The A5HF1 uses seven solenoids to control transmission shifts (figures 3A & 3B). The shift solenoids actually control the different apply components in the unit (figure 4). These solenoids work exactly as the 604 solenoids have since 1989.

Unlike its predecessors, the A5HF1 has a variable force solenoid (VFS) to control line pressure. In the past, the F5 and the F4 series transmissions used a fixed line pressure.

But unlike traditional pressure control solenoids, the VFS solenoid doesn’t control line pressure rise. Rather, the VFS in the A5HF1 could be called a pressure reduction solenoid. When the vehicle gets up to speed in 3rd, 4th, and 5th gears, the VFS solenoid will drop line pressure. The result is the all-important reduction in fuel consumption.

This transmission is also the only unit we’ve seen with a “dam” and cooler pipe for the VFS solenoid. The dam acts as a bucket and the orificed tube sprays cooling oil directly onto the solenoid.

Rebuild Tips

ATRA’s management spoke to a major hard parts supplier about what he’s selling for the A5HF1. According to that supplier, “The units are holding up well on hard parts. In the last eight months, we’ve sold 51 pump bodies; the gears are breaking apart and sometimes they break the crescent as well. We’ve sold 10 stators, 19 OD planets, 11 rear planets, 11 UD drums, 13 reverse drums, and 4 valve bodies.”

The supplier did add that the reason for the high number of pumps is that it’s the same body whether it’s a 4-speed Mitsubishi or a 5-speed Hyundai.

The front pump alignment is very critical in this unit because it isn’t a self-aligning pump. There are a couple different ways to align the pump: with a special tool and without.

Without Alignment Tool

The pump-to-converter housing and the stator support half-to-main case is practically an interference fit. This means you can use the two to align the pump (figures 5a and b).

Here are the steps:

  1. Assemble the pump body to the stator, leaving the bolts loose.
  2. Secure the pump to the main case (figure 6).
  3. Bolt the converter housing to the main case (figure 7).
  4. Tighten the bolts, securing the pump body to the stator support through the center of the case (figure 8).
  5. Disassemble the case halves and remove the pump from the main case.
  6. Torque the stator to pump body bolts to 90-110 lb-inches (10.0– 12.5 Nm).

With Alignment Tool

  1. Assemble the pump and stator, leaving the bolts loose.
  2. Install the Sonnax alignment tool into the pump (figure 9) and torque the bolts to 90–110 lb-inches (10.0– 12.5 Nm).

The special tool indexes from the inner diameter of the stator and pump bushing for a solid pump alignment. As you can see, using the special tool does have its advantages.

The Unacceptable Method

Never use the torque converter as an alignment tool (figure 10)! If you’ve been using this method without issues such as noise and broken gears, you’re very lucky.
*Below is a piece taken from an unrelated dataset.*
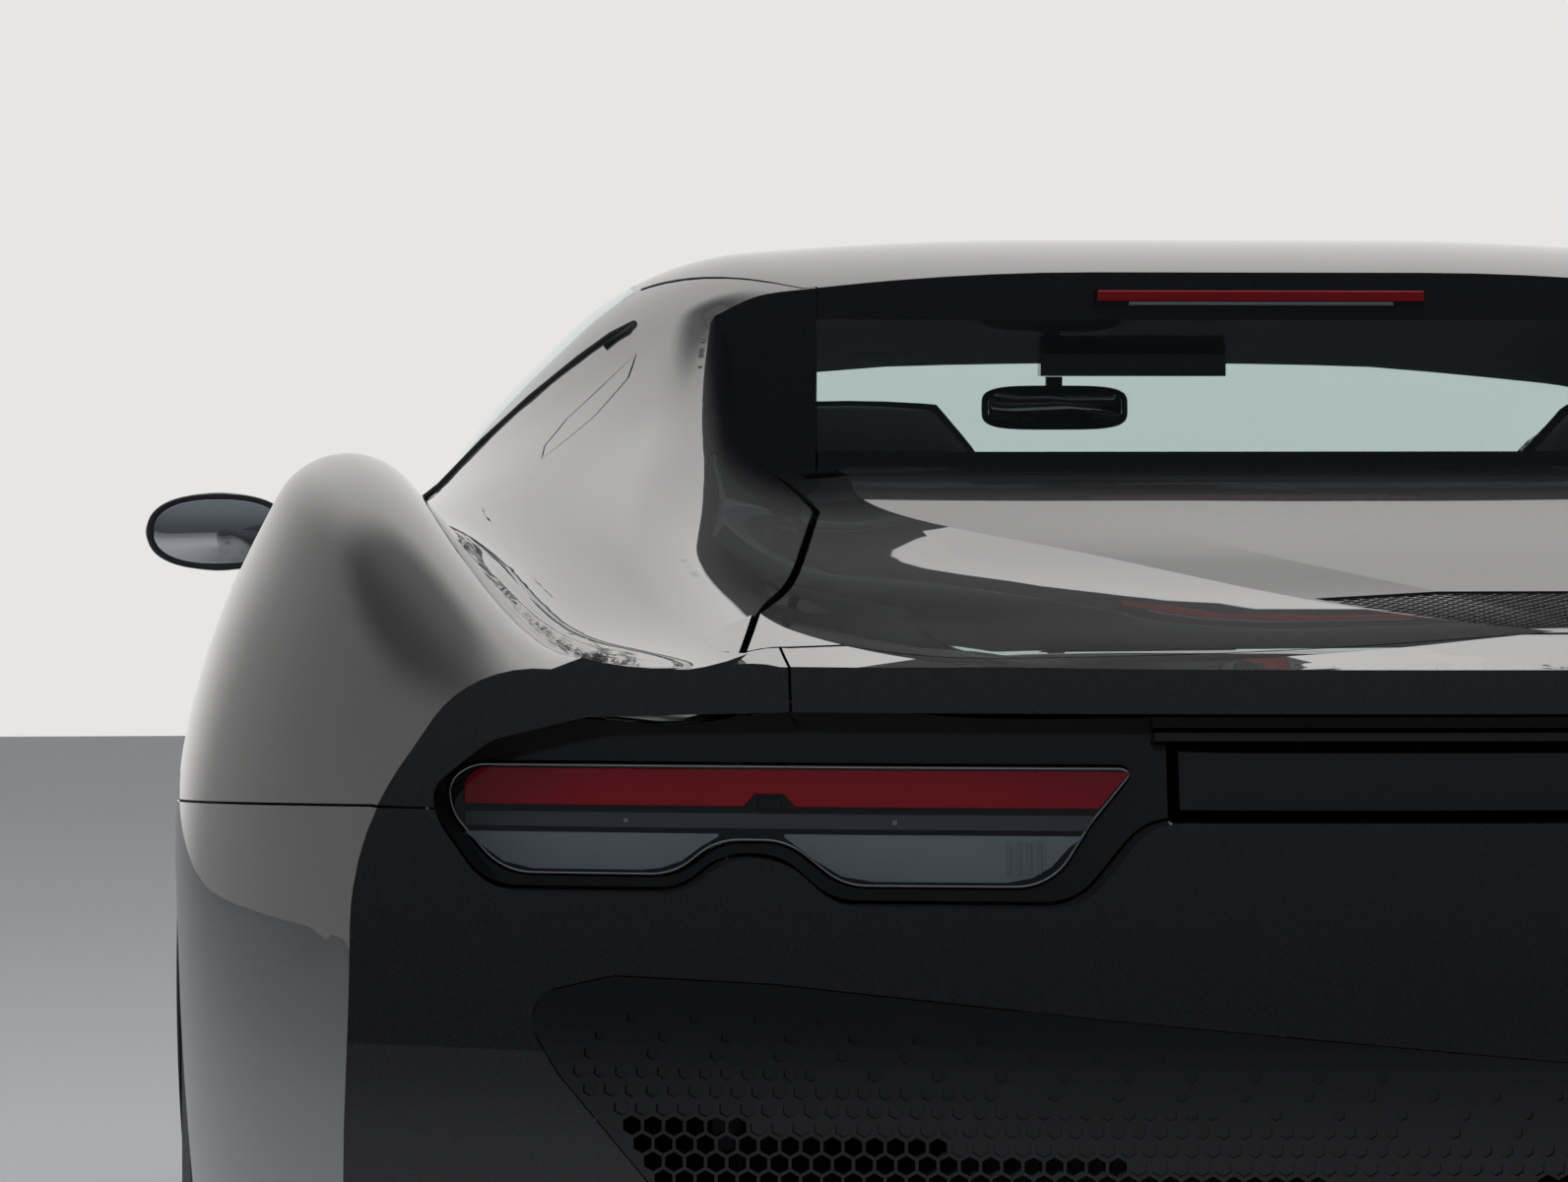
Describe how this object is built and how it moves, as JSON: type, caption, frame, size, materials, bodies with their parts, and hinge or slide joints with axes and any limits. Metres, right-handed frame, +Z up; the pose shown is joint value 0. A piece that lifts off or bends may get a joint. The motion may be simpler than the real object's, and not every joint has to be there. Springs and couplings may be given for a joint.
{
  "type": "mid engined sports car",
  "caption": "Low two-seat mid-engined sports car with a hardtop between flying buttresses, wide rear wings, doors and lids that open, and wheels that roll and steer.",
  "frame": {"origin": "on the floor under the middle of the car's overall length and width", "axes": "+Y forward to the nose, +X to the driver's right, +Z up"},
  "size_m": [2.002, 4.5643, 1.1888],
  "materials": {
    "paint": "dark metallic clearcoat",
    "structure": "bare and coated castings",
    "black_plastic": "fine grain",
    "gloss_black": "polished",
    "glass": "lightly tinted",
    "lamp_glass": "dark tinted",
    "clear_lens": "clear",
    "tyre": "rubber",
    "rim": "dark satin",
    "casting": "as cast",
    "leather": "smooth grain",
    "steel": "brushed",
    "mirror": "dark glass"
  },
  "bodies": {
    "body": {"chassis_tub": "structure", "front_bumper": "paint", "front_fenders": "paint", "windscreen_frame": "paint", "windscreen": "glass", "hardtop": "paint", "rear_window": "glass", "rear_deck": "paint", "tail_lip": "paint", "rear_bumper": "paint", "diffuser": "black_plastic", "headlamps": "clear_lens", "tail_lamps": "lamp_glass", "side_sills": "paint", "luggage_tub": "black_plastic", "engine_block": "casting", "exhaust_tips": "steel", "dashboard": "black_plastic", "cabin_mirror": "mirror", "seats": "leather", "rear_quarter_left": "paint", "rear_quarter_right": "paint", "tail_panel": "gloss_black", "grilles": "black_plastic", "fuel_flap": "paint", "suspension": "structure", "front_subframe": "structure", "rear_subframe": "structure"},
    "bonnet": {"bonnet": "paint"},
    "engine_lid": {"engine_lid": "paint", "deck_mesh": "black_plastic"},
    "rear_spoiler": {"rear_spoiler": "paint"},
    "steering_wheel": {"steering_wheel": "leather"},
    "door_left": {"door_left": "paint", "door_glass_left": "glass", "door_mirror_left": "gloss_black"},
    "knuckle_left": {"upright_front_left": "casting"},
    "front_wheel_left": {"wheel_front_left": "rim", "tyre_front_left": "tyre"},
    "rear_wheel_left": {"wheel_rear_left": "rim", "tyre_rear_left": "tyre"},
    "door_right": {"door_right": "paint", "door_glass_right": "glass", "door_mirror_right": "gloss_black"},
    "knuckle_right": {"upright_front_right": "casting"},
    "front_wheel_right": {"wheel_front_right": "rim", "tyre_front_right": "tyre"},
    "rear_wheel_right": {"wheel_rear_right": "rim", "tyre_rear_right": "tyre"}
  },
  "joints": [
    {"name": "bonnet_hinge", "type": "hinge", "parent": "body", "child": "bonnet", "pos_m": [0, 1, 0.77], "axis": [1, 0, 0], "range_deg": [0, 50]},
    {"name": "engine_lid_hinge", "type": "hinge", "parent": "body", "child": "engine_lid", "pos_m": [0, -0.545, 0.946], "axis": [-1, 0, 0], "range_deg": [0, 50]},
    {"name": "rear_spoiler_slide", "type": "slide", "parent": "body", "child": "rear_spoiler", "axis": [0, -1, 0], "range_m": [0, 0.1]},
    {"name": "door_left_hinge", "type": "hinge", "parent": "body", "child": "door_left", "pos_m": [-0.92, 0.823, 0.4], "axis": [0, 0, -1], "range_deg": [0, 60]},
    {"name": "steer_left", "type": "hinge", "parent": "body", "child": "knuckle_left", "pos_m": [-0.7905, 1.2425, 0.34], "axis": [0, 0, 1], "range_deg": [-30, 30]},
    {"name": "front_wheel_left_spin", "type": "hinge", "parent": "knuckle_left", "child": "front_wheel_left", "pos_m": [-0.8325, 1.2425, 0.34], "axis": [1, 0, 0], "continuous": true},
    {"name": "rear_wheel_left_spin", "type": "hinge", "parent": "body", "child": "rear_wheel_left", "pos_m": [-0.816, -1.3575, 0.361], "axis": [1, 0, 0], "continuous": true},
    {"name": "door_right_hinge", "type": "hinge", "parent": "body", "child": "door_right", "pos_m": [0.92, 0.823, 0.4], "axis": [0, 0, 1], "range_deg": [0, 60]},
    {"name": "steer_right", "type": "hinge", "parent": "body", "child": "knuckle_right", "pos_m": [0.7905, 1.2425, 0.34], "axis": [0, 0, 1], "range_deg": [-30, 30]},
    {"name": "front_wheel_right_spin", "type": "hinge", "parent": "knuckle_right", "child": "front_wheel_right", "pos_m": [0.8325, 1.2425, 0.34], "axis": [1, 0, 0], "continuous": true},
    {"name": "rear_wheel_right_spin", "type": "hinge", "parent": "body", "child": "rear_wheel_right", "pos_m": [0.816, -1.3575, 0.361], "axis": [1, 0, 0], "continuous": true},
    {"name": "steering_wheel_turn", "type": "hinge", "parent": "body", "child": "steering_wheel", "pos_m": [-0.37, 0.43, 0.69], "axis": [0, 0.9397, -0.342], "range_deg": [-360, 360]}
  ],
  "couplings": [
    {"joint": "steer_right", "follows": "steer_left", "ratio": 1},
    {"joint": "steering_wheel_turn", "follows": "steer_left", "ratio": -12}
  ]
}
There’s nothing holding the internal components of the torque converter in alignment (figures 11A, 11B and 11C). The converter clutch has no alignment to the cover because it rides on the impeller, which is splined to the input shaft. The stator has no alignment because it’s riding on the stator splines.

Bottom line: Never use this method to align pumps.

Direct Planetary Gearset

The direct planetary gear set is a part of the driven transfer shaft assembly. The direct planet in the A5HF1 has four pinions; the F5A51 has only three. You must take this shaft apart for inspection and cleaning during the rebuild process. If it looks familiar, that’s because the Ford FNR5 and the Toyota U250 have the same style transfer shaft/planetary gearset.
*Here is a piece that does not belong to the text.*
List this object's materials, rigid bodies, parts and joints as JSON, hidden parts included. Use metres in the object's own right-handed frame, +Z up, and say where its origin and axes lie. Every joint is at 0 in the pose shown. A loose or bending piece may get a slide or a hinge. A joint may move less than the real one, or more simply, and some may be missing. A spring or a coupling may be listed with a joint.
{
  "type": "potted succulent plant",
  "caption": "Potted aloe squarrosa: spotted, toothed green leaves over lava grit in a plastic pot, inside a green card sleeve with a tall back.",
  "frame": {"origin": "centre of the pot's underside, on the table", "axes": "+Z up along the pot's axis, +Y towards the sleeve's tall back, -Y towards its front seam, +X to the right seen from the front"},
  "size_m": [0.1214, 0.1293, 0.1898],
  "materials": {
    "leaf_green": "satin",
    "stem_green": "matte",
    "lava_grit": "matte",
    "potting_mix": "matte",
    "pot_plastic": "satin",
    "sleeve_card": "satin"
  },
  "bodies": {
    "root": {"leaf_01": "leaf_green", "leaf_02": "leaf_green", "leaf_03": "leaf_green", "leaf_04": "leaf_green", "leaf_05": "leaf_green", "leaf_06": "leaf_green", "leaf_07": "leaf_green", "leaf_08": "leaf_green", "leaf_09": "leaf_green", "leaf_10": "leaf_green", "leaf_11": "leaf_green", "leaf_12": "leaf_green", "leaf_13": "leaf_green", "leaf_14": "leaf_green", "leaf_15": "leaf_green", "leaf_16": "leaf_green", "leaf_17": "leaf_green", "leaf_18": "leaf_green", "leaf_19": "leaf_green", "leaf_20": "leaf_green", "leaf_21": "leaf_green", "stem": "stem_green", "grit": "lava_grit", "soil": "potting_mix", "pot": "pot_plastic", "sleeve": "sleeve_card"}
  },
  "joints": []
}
Once you’ve removed the 50mm nut (the largest socket in your box), the shaft parts press apart, much like its Ford and Toyota counterparts (figure 12).
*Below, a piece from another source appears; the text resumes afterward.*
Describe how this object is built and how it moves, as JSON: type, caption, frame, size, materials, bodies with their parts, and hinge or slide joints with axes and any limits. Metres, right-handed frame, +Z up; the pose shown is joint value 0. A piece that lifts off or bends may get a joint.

After you’ve cleaned, inspected and replaced any parts necessary, you’ll reverse the pressing order.

The last step is to torque the very large nut. You’ll do this during the final transmission assembly, after you’ve added the parking pawl assembly to the case. Now you can engage the park mechanism and hold the case (figure 13) to torque the nut to 125 lb-ft (170 Nm). Much easier than attempting to hold the shaft outside the case.

One More Special Tool

The low/reverse clutch return spring can be a challenge without the special tool. The factory uses tool MD99957 (figure 14).

We put together our own special tools out of some extra parts we had laying around the shop. We used a piece of steel bar stock from another tool we made. To adapt it to this unit, just drill a couple holes to match the case. The ring gear is from a 604 and it fits the job perfectly (figure 15 and 16).

You’ve seen this unit before and now you should have a better understanding of what it’s all about. As long as you use the correct tools and use practical methods, you should be able to keep on having fun with transmissions!